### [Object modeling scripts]
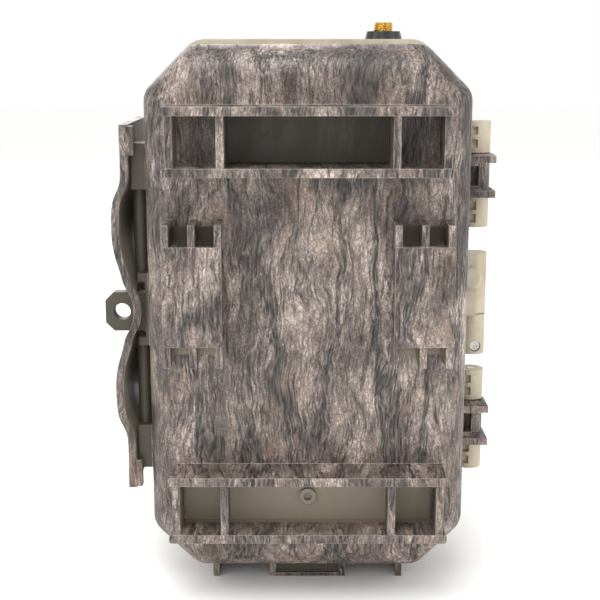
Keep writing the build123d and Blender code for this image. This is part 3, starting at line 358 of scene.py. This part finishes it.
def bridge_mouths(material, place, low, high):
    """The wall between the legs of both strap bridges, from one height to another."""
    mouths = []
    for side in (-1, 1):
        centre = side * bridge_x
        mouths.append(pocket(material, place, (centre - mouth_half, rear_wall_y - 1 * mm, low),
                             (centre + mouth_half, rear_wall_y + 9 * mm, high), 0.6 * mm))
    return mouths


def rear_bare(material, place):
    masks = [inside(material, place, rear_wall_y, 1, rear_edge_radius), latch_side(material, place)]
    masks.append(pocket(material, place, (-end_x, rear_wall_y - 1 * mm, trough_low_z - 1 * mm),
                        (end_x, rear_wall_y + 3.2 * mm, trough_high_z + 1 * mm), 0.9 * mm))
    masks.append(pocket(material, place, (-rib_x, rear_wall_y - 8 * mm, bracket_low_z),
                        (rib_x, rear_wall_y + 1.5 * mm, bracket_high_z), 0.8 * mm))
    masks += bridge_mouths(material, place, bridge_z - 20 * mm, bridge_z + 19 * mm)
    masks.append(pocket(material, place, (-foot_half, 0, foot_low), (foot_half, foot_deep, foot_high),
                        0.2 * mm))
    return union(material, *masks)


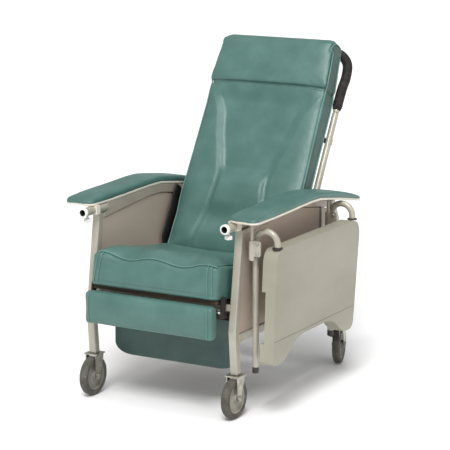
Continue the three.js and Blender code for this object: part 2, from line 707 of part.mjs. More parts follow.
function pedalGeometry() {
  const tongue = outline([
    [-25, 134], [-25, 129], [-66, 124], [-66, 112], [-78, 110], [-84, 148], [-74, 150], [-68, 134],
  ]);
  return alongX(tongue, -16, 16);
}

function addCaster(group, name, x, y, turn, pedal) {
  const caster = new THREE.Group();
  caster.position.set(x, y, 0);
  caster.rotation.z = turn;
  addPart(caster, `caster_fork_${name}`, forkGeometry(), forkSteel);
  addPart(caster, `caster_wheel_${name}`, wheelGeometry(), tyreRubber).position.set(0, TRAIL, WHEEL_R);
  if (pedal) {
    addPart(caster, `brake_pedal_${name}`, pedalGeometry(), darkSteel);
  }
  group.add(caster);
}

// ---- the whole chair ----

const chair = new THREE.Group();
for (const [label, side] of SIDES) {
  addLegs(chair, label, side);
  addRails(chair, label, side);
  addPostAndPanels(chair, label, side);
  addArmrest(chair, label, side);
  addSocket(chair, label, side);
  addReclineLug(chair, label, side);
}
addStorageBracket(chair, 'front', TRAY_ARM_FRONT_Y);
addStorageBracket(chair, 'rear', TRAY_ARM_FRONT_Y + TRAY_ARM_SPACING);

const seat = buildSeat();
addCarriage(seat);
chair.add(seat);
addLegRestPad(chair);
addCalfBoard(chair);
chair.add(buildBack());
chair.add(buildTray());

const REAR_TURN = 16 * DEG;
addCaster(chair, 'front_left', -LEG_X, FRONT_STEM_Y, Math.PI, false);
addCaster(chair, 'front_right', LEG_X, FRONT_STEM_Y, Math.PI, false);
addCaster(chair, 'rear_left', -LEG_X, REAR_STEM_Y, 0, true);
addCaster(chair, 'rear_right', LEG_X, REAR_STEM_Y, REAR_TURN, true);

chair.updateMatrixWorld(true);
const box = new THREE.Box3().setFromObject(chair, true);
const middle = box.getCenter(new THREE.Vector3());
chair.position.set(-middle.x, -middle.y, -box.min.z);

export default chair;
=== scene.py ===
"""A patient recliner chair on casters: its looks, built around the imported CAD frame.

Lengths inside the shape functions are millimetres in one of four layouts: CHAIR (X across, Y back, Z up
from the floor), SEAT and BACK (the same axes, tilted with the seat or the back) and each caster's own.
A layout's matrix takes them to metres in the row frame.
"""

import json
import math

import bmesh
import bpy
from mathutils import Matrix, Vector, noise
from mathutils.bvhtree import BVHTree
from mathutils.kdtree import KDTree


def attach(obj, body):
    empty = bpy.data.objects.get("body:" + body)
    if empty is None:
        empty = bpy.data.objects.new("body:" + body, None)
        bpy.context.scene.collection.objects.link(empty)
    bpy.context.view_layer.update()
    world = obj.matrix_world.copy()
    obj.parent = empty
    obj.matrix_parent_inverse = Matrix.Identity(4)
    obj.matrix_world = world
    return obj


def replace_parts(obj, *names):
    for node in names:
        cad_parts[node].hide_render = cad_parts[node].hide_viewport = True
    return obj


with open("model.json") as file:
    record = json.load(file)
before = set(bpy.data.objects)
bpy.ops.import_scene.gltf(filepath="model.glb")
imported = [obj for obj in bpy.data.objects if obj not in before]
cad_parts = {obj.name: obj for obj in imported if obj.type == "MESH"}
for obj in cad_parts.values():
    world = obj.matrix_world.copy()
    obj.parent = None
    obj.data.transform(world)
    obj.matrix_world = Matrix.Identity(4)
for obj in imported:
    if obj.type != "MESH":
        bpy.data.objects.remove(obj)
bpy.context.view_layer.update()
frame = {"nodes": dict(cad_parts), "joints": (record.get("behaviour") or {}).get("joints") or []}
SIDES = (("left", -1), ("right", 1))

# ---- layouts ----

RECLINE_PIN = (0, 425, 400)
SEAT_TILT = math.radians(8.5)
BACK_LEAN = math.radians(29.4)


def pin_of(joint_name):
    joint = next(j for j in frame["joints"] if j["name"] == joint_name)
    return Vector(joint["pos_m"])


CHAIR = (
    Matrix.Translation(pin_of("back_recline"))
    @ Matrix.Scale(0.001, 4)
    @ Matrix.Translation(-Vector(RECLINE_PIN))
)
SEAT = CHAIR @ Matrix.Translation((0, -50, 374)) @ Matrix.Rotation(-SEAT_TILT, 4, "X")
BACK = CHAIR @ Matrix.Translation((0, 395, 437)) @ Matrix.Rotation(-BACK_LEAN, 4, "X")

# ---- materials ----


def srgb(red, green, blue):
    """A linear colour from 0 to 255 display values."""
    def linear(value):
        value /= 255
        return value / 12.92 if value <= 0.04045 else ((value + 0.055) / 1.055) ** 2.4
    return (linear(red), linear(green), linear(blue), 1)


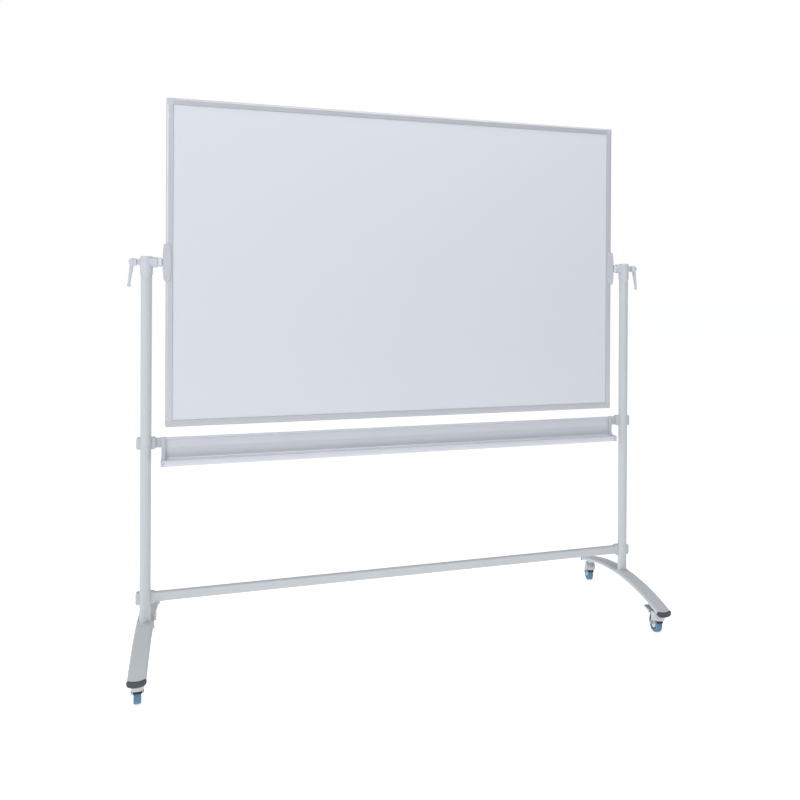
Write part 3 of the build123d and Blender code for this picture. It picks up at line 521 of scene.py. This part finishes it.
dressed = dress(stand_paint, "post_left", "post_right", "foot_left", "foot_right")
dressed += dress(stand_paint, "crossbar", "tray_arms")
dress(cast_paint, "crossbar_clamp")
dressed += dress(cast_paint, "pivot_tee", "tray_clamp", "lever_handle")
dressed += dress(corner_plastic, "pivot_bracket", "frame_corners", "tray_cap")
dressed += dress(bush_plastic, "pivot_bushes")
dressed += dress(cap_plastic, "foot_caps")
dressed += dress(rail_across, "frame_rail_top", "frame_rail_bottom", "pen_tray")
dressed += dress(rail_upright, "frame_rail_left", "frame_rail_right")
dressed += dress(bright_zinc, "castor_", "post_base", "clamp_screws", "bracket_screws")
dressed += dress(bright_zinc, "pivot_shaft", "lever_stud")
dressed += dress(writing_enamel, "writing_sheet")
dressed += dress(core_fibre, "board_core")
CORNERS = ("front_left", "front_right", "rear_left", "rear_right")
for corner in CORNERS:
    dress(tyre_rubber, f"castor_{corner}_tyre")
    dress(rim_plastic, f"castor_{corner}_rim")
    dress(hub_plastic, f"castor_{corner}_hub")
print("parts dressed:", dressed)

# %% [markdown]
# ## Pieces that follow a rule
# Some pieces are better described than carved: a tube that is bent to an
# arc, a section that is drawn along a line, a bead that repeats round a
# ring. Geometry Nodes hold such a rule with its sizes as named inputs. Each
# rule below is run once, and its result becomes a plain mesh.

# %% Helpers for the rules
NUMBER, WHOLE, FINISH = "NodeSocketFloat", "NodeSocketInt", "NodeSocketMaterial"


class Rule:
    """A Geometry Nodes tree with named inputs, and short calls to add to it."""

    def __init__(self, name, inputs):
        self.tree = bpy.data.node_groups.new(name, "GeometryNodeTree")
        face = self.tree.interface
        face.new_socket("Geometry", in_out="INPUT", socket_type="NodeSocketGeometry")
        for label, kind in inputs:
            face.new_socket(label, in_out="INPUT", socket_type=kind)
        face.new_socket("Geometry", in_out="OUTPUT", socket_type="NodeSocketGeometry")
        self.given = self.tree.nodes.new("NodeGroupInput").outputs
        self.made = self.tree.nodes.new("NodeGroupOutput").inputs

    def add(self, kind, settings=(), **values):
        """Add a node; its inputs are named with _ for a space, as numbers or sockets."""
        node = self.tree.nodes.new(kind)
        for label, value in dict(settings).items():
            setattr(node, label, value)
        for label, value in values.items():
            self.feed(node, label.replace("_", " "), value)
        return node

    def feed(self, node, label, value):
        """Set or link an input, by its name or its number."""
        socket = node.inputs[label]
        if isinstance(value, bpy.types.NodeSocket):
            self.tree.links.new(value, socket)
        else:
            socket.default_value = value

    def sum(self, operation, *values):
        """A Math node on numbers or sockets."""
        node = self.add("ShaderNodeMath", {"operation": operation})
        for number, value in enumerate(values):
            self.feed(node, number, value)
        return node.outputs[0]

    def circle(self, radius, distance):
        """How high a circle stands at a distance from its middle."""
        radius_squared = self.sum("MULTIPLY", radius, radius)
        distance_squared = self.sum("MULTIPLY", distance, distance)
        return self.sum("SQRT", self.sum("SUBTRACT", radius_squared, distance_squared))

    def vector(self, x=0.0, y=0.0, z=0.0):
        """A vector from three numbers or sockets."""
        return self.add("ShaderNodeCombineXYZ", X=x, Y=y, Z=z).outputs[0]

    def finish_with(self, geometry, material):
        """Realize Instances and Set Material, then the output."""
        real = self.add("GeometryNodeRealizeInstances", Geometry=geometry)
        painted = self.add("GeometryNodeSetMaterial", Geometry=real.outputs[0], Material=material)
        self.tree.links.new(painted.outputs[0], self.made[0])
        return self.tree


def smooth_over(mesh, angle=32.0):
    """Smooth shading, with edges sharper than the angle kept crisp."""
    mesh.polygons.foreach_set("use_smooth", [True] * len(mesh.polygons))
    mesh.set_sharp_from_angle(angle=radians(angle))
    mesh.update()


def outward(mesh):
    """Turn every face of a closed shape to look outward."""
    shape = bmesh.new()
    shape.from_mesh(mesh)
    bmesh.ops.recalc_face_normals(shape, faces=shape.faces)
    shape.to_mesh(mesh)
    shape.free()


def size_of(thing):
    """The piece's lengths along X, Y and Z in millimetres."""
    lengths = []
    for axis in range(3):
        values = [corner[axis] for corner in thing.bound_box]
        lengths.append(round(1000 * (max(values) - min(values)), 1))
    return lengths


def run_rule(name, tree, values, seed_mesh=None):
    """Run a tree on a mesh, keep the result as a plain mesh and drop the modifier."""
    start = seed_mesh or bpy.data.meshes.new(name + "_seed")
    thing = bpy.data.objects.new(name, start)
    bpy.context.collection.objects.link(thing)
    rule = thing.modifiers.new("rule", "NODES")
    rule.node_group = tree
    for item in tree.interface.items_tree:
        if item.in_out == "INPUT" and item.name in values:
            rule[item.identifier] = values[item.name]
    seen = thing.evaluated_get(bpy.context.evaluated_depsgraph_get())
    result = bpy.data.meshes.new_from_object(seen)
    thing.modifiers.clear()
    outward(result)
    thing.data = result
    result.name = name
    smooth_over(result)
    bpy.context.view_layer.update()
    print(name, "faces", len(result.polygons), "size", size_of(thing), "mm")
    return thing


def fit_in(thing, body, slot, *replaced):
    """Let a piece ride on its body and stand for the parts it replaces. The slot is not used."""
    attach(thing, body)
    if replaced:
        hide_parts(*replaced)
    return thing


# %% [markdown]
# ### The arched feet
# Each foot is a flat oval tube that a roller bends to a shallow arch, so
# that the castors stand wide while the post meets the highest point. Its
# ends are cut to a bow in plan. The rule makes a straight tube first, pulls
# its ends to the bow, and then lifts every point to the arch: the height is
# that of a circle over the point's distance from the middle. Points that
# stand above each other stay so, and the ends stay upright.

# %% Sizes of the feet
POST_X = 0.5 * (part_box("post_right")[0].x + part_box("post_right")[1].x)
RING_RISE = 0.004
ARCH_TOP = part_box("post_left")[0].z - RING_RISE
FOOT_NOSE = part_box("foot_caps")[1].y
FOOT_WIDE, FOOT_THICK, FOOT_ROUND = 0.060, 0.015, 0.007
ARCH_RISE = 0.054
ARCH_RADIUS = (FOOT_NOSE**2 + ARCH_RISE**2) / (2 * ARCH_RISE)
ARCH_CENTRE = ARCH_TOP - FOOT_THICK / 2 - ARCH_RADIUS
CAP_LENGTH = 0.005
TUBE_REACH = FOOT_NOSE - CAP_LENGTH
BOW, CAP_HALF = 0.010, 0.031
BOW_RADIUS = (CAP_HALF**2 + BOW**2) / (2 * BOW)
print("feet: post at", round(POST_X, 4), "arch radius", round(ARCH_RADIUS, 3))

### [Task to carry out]
Start with the line that contains "const REAR_TURN = 16 * DEG;" and end with the line that contains "bpy.context.scene.collection.objects.link(empty)"; give those lines again exactly, and no others.

### [Solution to this exercise]
const REAR_TURN = 16 * DEG;
addCaster(chair, 'front_left', -LEG_X, FRONT_STEM_Y, Math.PI, false);
addCaster(chair, 'front_right', LEG_X, FRONT_STEM_Y, Math.PI, false);
addCaster(chair, 'rear_left', -LEG_X, REAR_STEM_Y, 0, true);
addCaster(chair, 'rear_right', LEG_X, REAR_STEM_Y, REAR_TURN, true);

chair.updateMatrixWorld(true);
const box = new THREE.Box3().setFromObject(chair, true);
const middle = box.getCenter(new THREE.Vector3());
chair.position.set(-middle.x, -middle.y, -box.min.z);

export default chair;
=== scene.py ===
"""A patient recliner chair on casters: its looks, built around the imported CAD frame.

Lengths inside the shape functions are millimetres in one of four layouts: CHAIR (X across, Y back, Z up
from the floor), SEAT and BACK (the same axes, tilted with the seat or the back) and each caster's own.
A layout's matrix takes them to metres in the row frame.
"""

import json
import math

import bmesh
import bpy
from mathutils import Matrix, Vector, noise
from mathutils.bvhtree import BVHTree
from mathutils.kdtree import KDTree


def attach(obj, body):
    empty = bpy.data.objects.get("body:" + body)
    if empty is None:
        empty = bpy.data.objects.new("body:" + body, None)
        bpy.context.scene.collection.objects.link(empty)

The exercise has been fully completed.